We may not like algorithmic feeds because they rot our brains and foster extremism; we may not like Amazon’s third party marketplace because it’s hard to compete with Amazon when they know all your secrets; we may not like the iOS ecosystem lock-in because we’re just really upset about how many dongles we’ve had to buy and we’re projecting.
But in all of these cases it’s pretty hard to articulate what is the deliberate, coercive behaviour on the part of the company that specifically hurts the user. Not here though. So we’ll see what happens, but I think there’s a non-zero chance Google may come to rue this seemly small decision as a crack that let in water in precisely the wrong place.
Just to take the wide view, though, think about how funny but oddly satisfying it would be for Google’s Achilles heel to turn out to be… its web browser? I’ll bet that if you surveyed 100 people off the street and asked them “If you were tasked with breaking up Google, which product of theirs would you go after first?” I’d be surprised if more than one said Chrome. (I’d bet that a full half of them wouldn’t even think to say Chrome if you asked them to list Google’s products with over a billion users.)

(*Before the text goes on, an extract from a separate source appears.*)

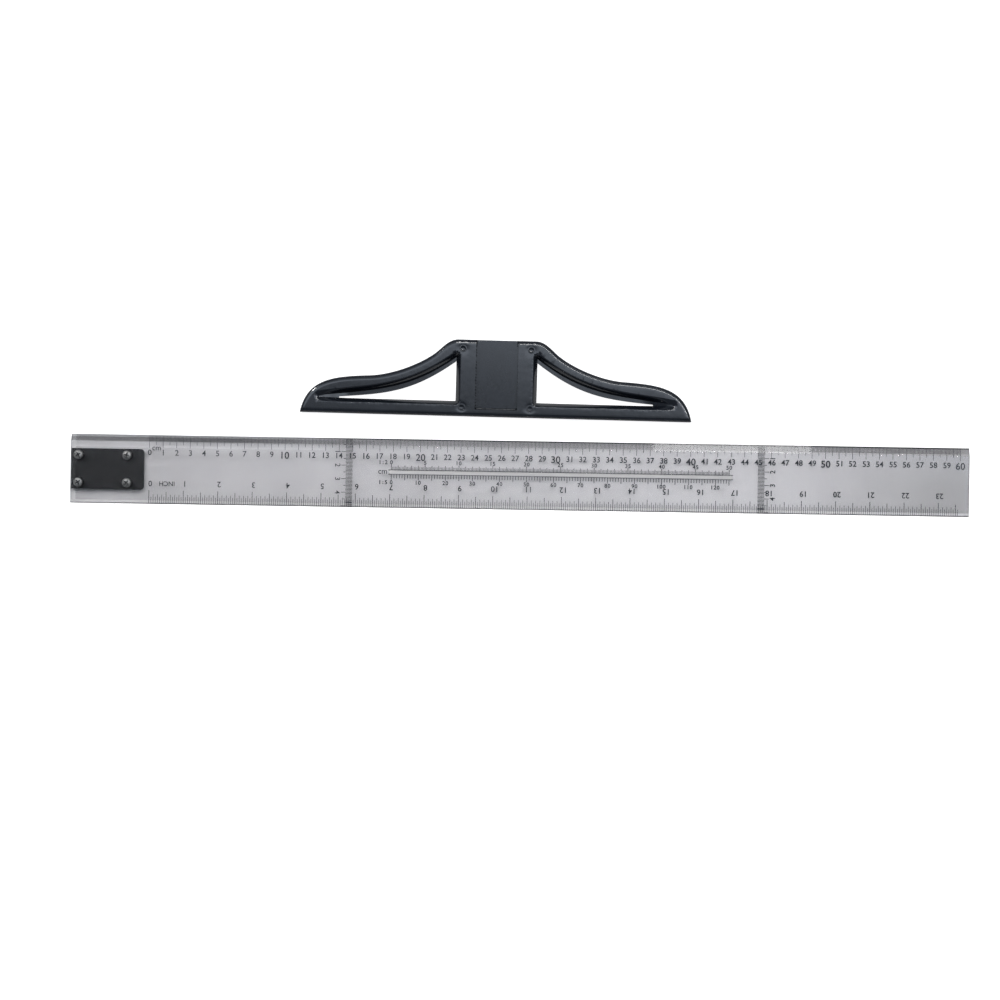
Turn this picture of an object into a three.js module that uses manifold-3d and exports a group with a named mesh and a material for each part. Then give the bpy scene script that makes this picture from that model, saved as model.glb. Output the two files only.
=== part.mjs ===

But Chrome has quietly reshaped a significant chunk of how the web works, it’s about as close as we really come to a genuine monopoly in tech, and it may not be so out of reach from Google’s search advertising denizens as we think.
Perhaps the best way to gauge Google’s intentions with Chrome will be to see what protests and arguments they raise if such a possibility gets seriously proposed. “If Chrome is truly as Open-Source as you all claim it to be, why should it matter if it gets divested?” Could Google be making these recent decisions purely out of concern for their users well-being? Maybe! But appearances matter, and these appearances aren’t great – especially among people who never otherwise would’ve given this issue second thought.